Alberta Education’s new code of standards for teachers, principals and superintendents was given high marks by a pair of Central Alberta educators.
“I think it’s awesome that we’re putting standards vertically across the board, so all the way up to superintendents to administrators,” said David Martin, Notre Dame High School teacher and the president of the Central Alberta Teachers’ Convention taking place Thursday and Friday at Red Deer College.
“My only worry is it just another hoop we have to jump through.”
Martin said there is much support for ensuring there is competence at every level of the education system.
Education Minister David Eggen announced the overhaul of the code of standards earlier this month. Teacher quality standards are updated and new leadership excellence standards have been set for principals and superintendents.
The changes take effect on Sept.1 2019 and will affect about 50,000 teachers, principals and administrators.
Holy Family School principal Mike Cellini has taken a look at the new standards and approves.
“What’s nice about it is the standards are clear and easy for teachers and administrators to read and see where the benchmark is and how we can hit those,” he said.
He was also pleased to see a focus on Métis, Inuit and First Nations, which was not in the previous standards set 20 years ago.
“It brings in that Truth and Reconciliation piece and makes it part of our profession.
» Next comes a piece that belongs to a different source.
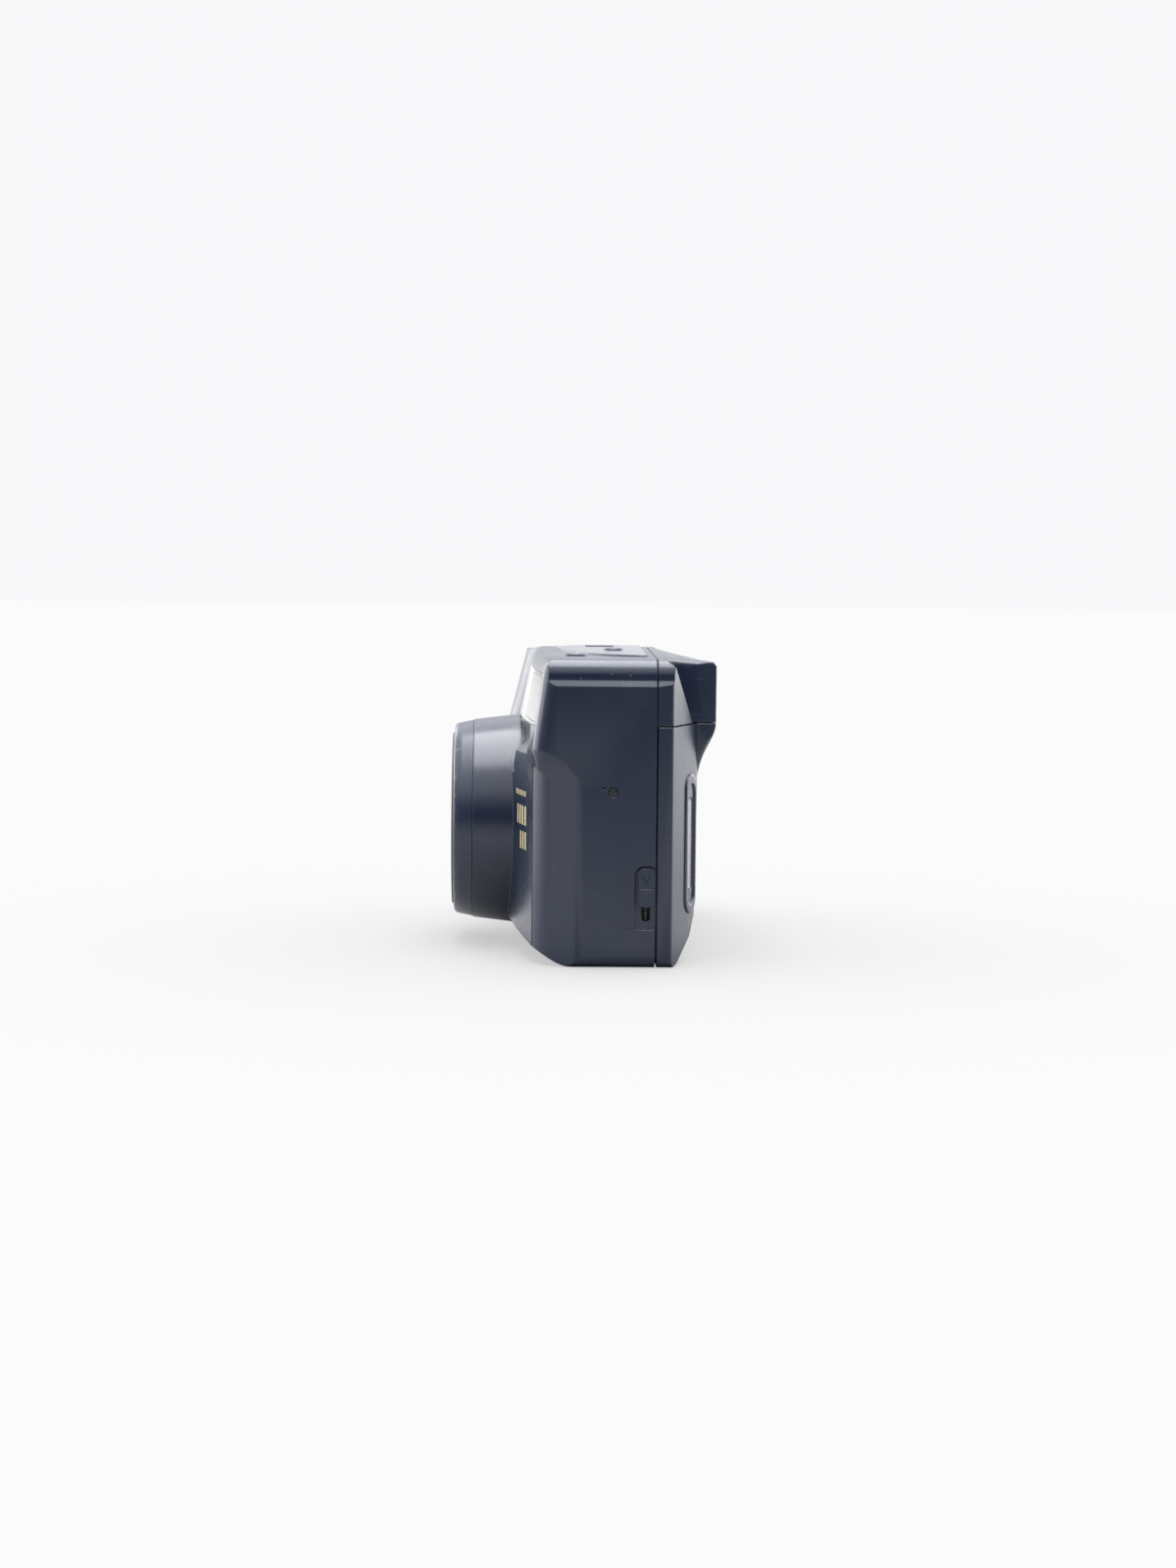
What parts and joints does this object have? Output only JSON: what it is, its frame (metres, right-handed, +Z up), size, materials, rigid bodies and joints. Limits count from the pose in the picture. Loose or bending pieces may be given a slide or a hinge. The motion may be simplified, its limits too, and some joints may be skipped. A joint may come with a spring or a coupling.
{
  "type": "compact film camera",
  "caption": "Compact zoom film camera with a two-stage retracting lens, hinged back door, side door latch, grip-end battery and eyepiece hump.",
  "frame": {"origin": "centre of the tripod socket's mouth, on the flat base", "axes": "+Z up, -Y the way the lens looks, +X the viewer's left"},
  "size_m": [0.1306, 0.0647, 0.0738],
  "materials": {
    "body_plastic": "satin",
    "ring_plastic": "satin",
    "panel_gloss": "gloss",
    "frame_grey": "satin",
    "clear_window": "polished",
    "flash_diffuser": "ribbed clear",
    "flash_glass": "polished",
    "mirror_metal": "polished",
    "black_plastic": "matte",
    "blade_metal": "satin",
    "gear_plastic": "satin",
    "steel": "satin",
    "plate_metal": "semi-matte",
    "contact_gold": "plated",
    "socket_brass": "nickelled",
    "foam": "open-cell foam",
    "cell_sleeve": "satin sleeve",
    "board": "satin",
    "switch": "satin",
    "capacitor_sleeve": "shrink sleeve"
  },
  "bodies": {
    "camera_body": {"front_cover": "body_plastic", "rear_cover": "body_plastic", "hinge_pin": "steel", "latch_spring": "steel", "window_panel": "panel_gloss", "flash_window": "flash_diffuser", "finder_window": "clear_window", "shroud_ring": "ring_plastic", "top_panel": "panel_gloss", "display_window": "clear_window", "eyepiece_frame": "panel_gloss", "eyepiece_lens": "clear_window", "button_switches": "switch", "lens_tube_front": "black_plastic", "lens_tube_rear": "black_plastic", "zoom_motor": "steel", "film_chassis": "black_plastic", "dx_contacts": "contact_gold", "transport_motor": "steel", "light_seals": "foam", "battery": "cell_sleeve", "battery_cap": "black_plastic", "battery_door_pin": "steel", "tripod_socket": "socket_brass", "main_board": "board", "flash_capacitor": "capacitor_sleeve", "flash_reflector": "mirror_metal", "flash_tube": "flash_glass", "finder_body": "black_plastic", "finder_objective": "clear_window", "focus_sensor": "black_plastic", "strap_bar": "steel", "side_screw": "steel", "cover_screws": "steel", "lens_screws": "steel"},
    "back_door": {"back_door": "body_plastic", "film_window_frame": "frame_grey", "film_window": "clear_window"},
    "pressure_plate": {"pressure_plate": "plate_metal", "pressure_spring": "steel"},
    "door_latch": {"door_latch": "ring_plastic"},
    "outer_barrel": {"outer_barrel": "ring_plastic"},
    "inner_barrel": {"inner_barrel": "ring_plastic", "barrier_base": "black_plastic", "front_lens_cell": "black_plastic", "front_lens": "clear_window", "shutter_unit": "black_plastic", "rear_lens": "clear_window"},
    "barrier_blade_upper": {"barrier_blade_upper": "blade_metal"},
    "barrier_blade_lower": {"barrier_blade_lower": "blade_metal"},
    "drive_ring": {"drive_ring": "gear_plastic"},
    "zoom_pinion": {"zoom_pinion": "gear_plastic"},
    "shutter_button": {"shutter_button": "ring_plastic"},
    "zoom_lever": {"zoom_lever": "ring_plastic"},
    "flash_button": {"flash_button": "ring_plastic"},
    "power_button": {"power_button": "ring_plastic"},
    "take_up_spool": {"take_up_spool": "black_plastic"},
    "film_sprocket": {"film_sprocket": "black_plastic"},
    "rewind_fork": {"rewind_fork": "black_plastic"},
    "battery_door": {"battery_door": "body_plastic"}
  },
  "joints": [
    {"name": "back_door_hinge", "type": "hinge", "parent": "camera_body", "child": "back_door", "pos_m": [-0.06, 0.0192, 0.028], "axis": [0, 0, 1], "range_deg": [0, 100]},
    {"name": "pressure_plate_slide", "type": "slide", "parent": "back_door", "child": "pressure_plate", "axis": [0, 1, 0], "range_m": [0, 0.0004], "stiffness_N_per_m": 300, "springref_m": -0.003},
    {"name": "door_latch_slide", "type": "slide", "parent": "camera_body", "child": "door_latch", "axis": [0, 0, -1], "range_m": [0, 0.005], "stiffness_N_per_m": 150, "springref_m": -0.004, "deforming": ["latch_spring"]},
    {"name": "zoom_extend", "type": "slide", "parent": "camera_body", "child": "outer_barrel", "axis": [0, -1, 0], "range_m": [0, 0.022]},
    {"name": "zoom_extend_inner", "type": "slide", "parent": "outer_barrel", "child": "inner_barrel", "axis": [0, -1, 0], "range_m": [0, 0.0181]},
    {"name": "drive_ring_turn", "type": "hinge", "parent": "camera_body", "child": "drive_ring", "pos_m": [0, -0.0114, 0.0303], "axis": [0, 1, 0], "range_deg": [0, 121]},
    {"name": "zoom_pinion_turn", "type": "hinge", "parent": "camera_body", "child": "zoom_pinion", "pos_m": [0.0203, -0.0114, 0.0481], "axis": [0, 1, 0], "range_deg": [-968, 0]},
    {"name": "barrier_upper_swing", "type": "hinge", "parent": "inner_barrel", "child": "barrier_blade_upper", "pos_m": [0.0135, -0.0339, 0.0303], "axis": [0, 1, 0], "range_deg": [0, 38]},
    {"name": "barrier_lower_swing", "type": "hinge", "parent": "inner_barrel", "child": "barrier_blade_lower", "pos_m": [-0.0135, -0.0339, 0.0303], "axis": [0, 1, 0], "range_deg": [0, 38]},
    {"name": "shutter_button_press", "type": "slide", "parent": "camera_body", "child": "shutter_button", "axis": [0, 0, -1], "range_m": [0, 0.0008], "stiffness_N_per_m": 800, "springref_m": -0.001},
    {"name": "zoom_lever_turn", "type": "hinge", "parent": "camera_body", "child": "zoom_lever", "pos_m": [-0.052, -0.001, 0.0697], "axis": [0, 0, 1], "range_deg": [-14, 14], "stiffness_Nm_per_rad": 0.02},
    {"name": "flash_button_press", "type": "slide", "parent": "camera_body", "child": "flash_button", "axis": [0, 0, -1], "range_m": [0, 0.0006], "stiffness_N_per_m": 800, "springref_m": -0.001},
    {"name": "power_button_press", "type": "slide", "parent": "camera_body", "child": "power_button", "axis": [0, 0, -1], "range_m": [0, 0.0006], "stiffness_N_per_m": 800, "springref_m": -0.001},
    {"name": "take_up_spool_turn", "type": "hinge", "parent": "camera_body", "child": "take_up_spool", "pos_m": [-0.0415, 0.002, 0.0303], "axis": [0, 0, 1], "continuous": true},
    {"name": "film_sprocket_turn", "type": "hinge", "parent": "camera_body", "child": "film_sprocket", "pos_m": [-0.0249, 0.0064, 0.0303], "axis": [0, 0, 1], "continuous": true},
    {"name": "rewind_fork_turn", "type": "hinge", "parent": "camera_body", "child": "rewind_fork", "pos_m": [0.0412, 0.0046, 0.006], "axis": [0, 0, 1], "continuous": true},
    {"name": "battery_door_hinge", "type": "hinge", "parent": "camera_body", "child": "battery_door", "pos_m": [-0.0505, -0.0015, 0.00115], "axis": [0, -1, 0], "range_deg": [0, 95]}
  ],
  "couplings": [
    {"joint": "zoom_extend_inner", "follows": "zoom_extend", "ratio": 0.81818},
    {"joint": "drive_ring_turn", "follows": "zoom_extend", "rad_per_m": 95.2},
    {"joint": "zoom_pinion_turn", "follows": "zoom_extend", "rad_per_m": -761.6},
    {"joint": "barrier_lower_swing", "follows": "barrier_upper_swing", "ratio": 1}
  ]
}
So that’s important.”
The standards also talk about making connections between students, parents and educators.
“Building relationships with our students is a clear piece in there.
“It’s the first item, building relationships with children, their parents, the staff, which is a cornerstone of education.”
Cellini said most teachers have not had an opportunity to go through the standards, which take effect in September 2019.
“I think it’s a little early in the game to say what the rank and file think,” he said.
Martin said the convention has been attended by more than 2,200 Central Alberta teachers.
Among key themes is teaching in an increasingly diverse province and how to manage in the digital age, when youngsters are more distracted than ever by their electronics.
Martin said diversity is an important topic right now.
“We’re seeing in Alberta huge changes,” he said, pointing to the increasing number of immigrants choosing the province as their home.
“The diversity in the classrooms is going through the roof.”
Diversity is not only about different ethnic backgrounds. Students also come from a wide range of socio-economic backgrounds and different starting points in terms of education.
Teachers also learned about the challenges of teaching in our digital age, where youngsters are often glued to their smart phones or iPads.
“The iPad may not be inherently wrong but if you’re giving the kid the iPad instead of spending time with them, playing with your father or speaking with them there’s the issue.
“The issue is what are you replacing with these devices.”
Dr. Michael Rich, of the Harvard Medical School, spoke to teachers on Thursday about the latest research on technology and children. Rich is an expert on the health-based impacts of youth technology use.